Maintenance and Lifecycle Cost Strategies for Property Managers
Lifecycle Cost Analysis
LCCA evaluates total ownership costs from construction through operation, maintenance, and eventual replacement. According to MDPI, analyses show that sustainable mixes with recycled aggregates can lower material costs by 11-24% while enhancing durability. Similarly, reinforced concrete pipes designed for 70-100 years of service reduce replacement frequency and long‑term expenditures.
Proactive Maintenance and Inspections
Regularly scheduled inspections focusing on joint condition, surface wear, and early signs of cracking, allow for minor repairs before they escalate. Implementing digital monitoring tools (e.g., embedded moisture sensors or surface scanners) can flag potential issues in real time, preventing unplanned closures and costly emergency fixes.

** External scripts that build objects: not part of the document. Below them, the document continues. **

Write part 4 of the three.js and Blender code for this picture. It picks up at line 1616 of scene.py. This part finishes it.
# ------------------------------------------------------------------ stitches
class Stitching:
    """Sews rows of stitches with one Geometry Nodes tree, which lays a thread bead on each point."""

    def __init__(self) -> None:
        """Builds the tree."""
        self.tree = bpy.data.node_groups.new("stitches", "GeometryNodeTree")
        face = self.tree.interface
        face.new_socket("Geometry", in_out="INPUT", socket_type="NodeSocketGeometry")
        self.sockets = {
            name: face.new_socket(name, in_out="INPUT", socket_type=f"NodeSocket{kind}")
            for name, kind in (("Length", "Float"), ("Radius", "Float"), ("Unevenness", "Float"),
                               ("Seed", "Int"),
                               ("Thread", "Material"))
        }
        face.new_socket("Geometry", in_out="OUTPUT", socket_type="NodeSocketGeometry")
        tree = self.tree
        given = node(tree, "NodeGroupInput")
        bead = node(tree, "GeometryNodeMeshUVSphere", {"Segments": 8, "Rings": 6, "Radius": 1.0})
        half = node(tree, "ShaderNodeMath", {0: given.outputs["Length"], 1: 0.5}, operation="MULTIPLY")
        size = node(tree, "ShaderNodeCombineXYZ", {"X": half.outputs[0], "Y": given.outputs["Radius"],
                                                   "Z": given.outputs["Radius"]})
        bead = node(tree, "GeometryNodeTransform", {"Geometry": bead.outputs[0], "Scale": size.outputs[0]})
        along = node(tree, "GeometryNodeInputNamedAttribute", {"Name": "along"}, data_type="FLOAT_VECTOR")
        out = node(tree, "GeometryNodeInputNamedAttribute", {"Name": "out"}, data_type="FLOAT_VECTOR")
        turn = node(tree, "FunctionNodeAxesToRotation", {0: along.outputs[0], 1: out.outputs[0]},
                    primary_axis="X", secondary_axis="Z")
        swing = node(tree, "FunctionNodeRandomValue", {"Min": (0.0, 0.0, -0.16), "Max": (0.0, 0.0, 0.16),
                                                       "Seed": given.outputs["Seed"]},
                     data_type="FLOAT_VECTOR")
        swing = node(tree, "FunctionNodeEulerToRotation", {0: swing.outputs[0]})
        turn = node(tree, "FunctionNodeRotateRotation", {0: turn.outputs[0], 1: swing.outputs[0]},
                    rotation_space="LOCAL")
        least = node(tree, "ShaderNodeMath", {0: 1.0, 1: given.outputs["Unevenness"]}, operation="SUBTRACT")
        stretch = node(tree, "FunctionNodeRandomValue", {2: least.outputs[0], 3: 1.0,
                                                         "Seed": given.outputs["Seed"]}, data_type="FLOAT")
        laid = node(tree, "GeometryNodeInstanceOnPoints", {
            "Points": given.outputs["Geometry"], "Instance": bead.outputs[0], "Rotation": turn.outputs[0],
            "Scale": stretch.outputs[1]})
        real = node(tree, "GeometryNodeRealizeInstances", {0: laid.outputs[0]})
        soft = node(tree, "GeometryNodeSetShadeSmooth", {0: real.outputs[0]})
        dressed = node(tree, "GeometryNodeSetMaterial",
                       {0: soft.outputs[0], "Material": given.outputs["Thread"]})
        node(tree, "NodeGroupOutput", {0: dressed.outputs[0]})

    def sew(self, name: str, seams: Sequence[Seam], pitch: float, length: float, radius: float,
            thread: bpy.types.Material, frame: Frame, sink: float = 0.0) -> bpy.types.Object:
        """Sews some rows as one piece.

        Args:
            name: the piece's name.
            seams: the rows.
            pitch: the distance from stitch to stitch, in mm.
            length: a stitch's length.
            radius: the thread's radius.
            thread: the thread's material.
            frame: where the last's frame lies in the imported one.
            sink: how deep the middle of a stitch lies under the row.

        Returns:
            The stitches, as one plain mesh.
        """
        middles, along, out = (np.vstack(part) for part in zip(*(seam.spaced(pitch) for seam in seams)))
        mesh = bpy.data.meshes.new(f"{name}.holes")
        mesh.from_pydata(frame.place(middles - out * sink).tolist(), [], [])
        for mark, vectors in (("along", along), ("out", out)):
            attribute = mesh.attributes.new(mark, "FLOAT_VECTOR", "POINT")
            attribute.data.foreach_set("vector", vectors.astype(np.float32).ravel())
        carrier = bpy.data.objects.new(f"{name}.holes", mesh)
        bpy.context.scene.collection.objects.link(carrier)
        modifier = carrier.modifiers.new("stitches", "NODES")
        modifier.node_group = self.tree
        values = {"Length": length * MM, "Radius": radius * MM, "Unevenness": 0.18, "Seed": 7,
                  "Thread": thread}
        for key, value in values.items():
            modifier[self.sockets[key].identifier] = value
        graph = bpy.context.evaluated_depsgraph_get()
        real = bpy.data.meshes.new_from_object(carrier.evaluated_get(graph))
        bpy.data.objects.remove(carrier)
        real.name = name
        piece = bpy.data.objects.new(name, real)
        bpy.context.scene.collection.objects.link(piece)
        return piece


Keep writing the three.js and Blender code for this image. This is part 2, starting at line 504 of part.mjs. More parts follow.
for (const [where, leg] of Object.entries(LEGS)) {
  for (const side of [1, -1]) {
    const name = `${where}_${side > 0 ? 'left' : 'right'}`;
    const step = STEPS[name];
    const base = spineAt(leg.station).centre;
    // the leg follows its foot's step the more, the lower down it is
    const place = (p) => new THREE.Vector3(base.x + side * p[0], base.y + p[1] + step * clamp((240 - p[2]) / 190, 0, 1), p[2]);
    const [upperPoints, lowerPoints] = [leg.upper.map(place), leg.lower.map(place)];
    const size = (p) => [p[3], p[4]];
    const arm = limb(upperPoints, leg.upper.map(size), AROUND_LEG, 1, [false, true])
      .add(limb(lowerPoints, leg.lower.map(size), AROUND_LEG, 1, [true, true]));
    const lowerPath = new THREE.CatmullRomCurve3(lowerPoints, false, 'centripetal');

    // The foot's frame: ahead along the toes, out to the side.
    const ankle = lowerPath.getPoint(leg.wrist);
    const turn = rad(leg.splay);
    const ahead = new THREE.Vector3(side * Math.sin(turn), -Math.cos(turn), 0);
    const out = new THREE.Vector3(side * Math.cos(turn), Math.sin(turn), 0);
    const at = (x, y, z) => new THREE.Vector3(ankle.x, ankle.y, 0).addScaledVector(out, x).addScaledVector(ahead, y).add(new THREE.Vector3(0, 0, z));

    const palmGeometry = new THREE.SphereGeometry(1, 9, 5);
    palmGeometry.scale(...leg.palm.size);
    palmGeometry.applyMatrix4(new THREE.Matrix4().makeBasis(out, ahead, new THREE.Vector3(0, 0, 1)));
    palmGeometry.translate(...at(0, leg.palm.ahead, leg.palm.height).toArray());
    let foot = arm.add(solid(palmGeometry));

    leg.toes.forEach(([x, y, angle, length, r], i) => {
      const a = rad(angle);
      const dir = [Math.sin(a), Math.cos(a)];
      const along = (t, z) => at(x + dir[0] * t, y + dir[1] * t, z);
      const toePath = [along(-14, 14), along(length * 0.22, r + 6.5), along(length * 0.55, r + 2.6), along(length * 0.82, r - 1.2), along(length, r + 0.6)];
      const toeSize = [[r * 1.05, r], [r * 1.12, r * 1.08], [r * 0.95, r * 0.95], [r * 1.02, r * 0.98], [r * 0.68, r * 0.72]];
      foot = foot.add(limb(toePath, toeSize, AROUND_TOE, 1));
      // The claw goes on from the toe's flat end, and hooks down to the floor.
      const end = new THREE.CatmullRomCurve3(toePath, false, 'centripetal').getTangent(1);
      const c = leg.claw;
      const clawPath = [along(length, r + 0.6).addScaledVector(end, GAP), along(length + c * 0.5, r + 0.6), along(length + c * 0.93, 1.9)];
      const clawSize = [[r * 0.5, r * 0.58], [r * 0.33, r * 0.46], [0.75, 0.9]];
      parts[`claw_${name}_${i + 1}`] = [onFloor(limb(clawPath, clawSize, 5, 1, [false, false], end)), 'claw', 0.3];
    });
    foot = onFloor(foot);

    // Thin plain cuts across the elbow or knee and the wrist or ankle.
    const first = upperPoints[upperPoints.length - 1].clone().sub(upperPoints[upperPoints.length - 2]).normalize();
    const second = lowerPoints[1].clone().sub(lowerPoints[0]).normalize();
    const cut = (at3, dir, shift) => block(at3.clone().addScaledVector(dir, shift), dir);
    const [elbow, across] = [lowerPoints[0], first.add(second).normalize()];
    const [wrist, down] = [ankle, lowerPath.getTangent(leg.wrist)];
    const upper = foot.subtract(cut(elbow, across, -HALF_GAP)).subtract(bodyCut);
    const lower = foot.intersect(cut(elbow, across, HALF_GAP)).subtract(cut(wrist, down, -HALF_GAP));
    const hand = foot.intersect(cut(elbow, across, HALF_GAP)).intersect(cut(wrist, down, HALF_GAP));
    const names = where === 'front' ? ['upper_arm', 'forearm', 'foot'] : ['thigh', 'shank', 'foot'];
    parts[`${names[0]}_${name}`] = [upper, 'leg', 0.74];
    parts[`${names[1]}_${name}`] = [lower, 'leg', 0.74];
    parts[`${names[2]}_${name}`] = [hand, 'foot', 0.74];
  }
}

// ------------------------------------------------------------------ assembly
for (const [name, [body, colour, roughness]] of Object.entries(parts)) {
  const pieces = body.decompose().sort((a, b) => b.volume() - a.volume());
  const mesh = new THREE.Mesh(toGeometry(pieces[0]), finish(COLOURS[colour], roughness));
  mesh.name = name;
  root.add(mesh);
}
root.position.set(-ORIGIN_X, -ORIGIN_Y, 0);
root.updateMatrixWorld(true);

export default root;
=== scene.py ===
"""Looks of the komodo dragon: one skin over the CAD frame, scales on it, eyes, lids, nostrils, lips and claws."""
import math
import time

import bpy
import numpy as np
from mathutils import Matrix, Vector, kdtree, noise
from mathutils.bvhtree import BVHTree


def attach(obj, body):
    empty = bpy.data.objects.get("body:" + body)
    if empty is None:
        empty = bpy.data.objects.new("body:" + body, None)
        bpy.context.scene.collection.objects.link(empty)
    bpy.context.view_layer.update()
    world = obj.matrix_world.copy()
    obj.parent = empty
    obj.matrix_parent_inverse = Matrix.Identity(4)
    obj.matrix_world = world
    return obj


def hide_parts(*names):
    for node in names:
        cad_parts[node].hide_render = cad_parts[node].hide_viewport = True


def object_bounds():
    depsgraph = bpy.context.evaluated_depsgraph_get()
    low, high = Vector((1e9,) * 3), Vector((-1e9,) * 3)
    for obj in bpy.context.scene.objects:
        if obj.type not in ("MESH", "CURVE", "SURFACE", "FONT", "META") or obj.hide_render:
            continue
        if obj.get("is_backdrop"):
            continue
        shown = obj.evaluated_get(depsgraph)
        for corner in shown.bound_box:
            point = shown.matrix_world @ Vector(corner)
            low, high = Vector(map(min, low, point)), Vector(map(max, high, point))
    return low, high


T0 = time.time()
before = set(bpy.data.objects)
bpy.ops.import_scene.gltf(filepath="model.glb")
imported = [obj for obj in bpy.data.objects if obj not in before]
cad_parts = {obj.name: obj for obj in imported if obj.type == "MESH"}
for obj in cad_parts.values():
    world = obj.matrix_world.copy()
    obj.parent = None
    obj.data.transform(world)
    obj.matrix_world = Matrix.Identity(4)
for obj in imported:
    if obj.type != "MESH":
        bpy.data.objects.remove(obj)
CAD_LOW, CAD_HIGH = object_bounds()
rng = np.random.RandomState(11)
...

Collaboration with Contractors and Specification Practices
Property managers should specify ACI and ASTM standards that align with facility use, whether heavy forklift traffic or frequent vehicle loading. It may also be wise to require third‑party testing of mix designs and placement. Partnering with experienced concrete specialists ensures proper execution of mix proportions, placement, curing, and finishing protocols.
Case Example: Slag Cement Applications
A Midwest distribution center faced premature slab spalling under constant forklift traffic. By replacing 40% of portland cement with ground granulated blast‑furnace slag, the facility achieved a 25% reduction in permeability and a 30% increase in flexural strength. Over a 20‑year horizon, the LCCA predicted savings exceeding 20% compared to standard mixes, primarily from reduced maintenance and extended service intervals.
Conclusion
Maximizing concrete durability in commercial facilities requires a holistic approach. Advanced mix designs leveraging SCMs and admixtures, meticulous curing and joint strategies, and a maintenance plan rooted in lifecycle cost analysis.
For property managers, these practices mean lower total costs, fewer disruptions, and a more resilient infrastructure investment. This approach is truly “building for the long haul.”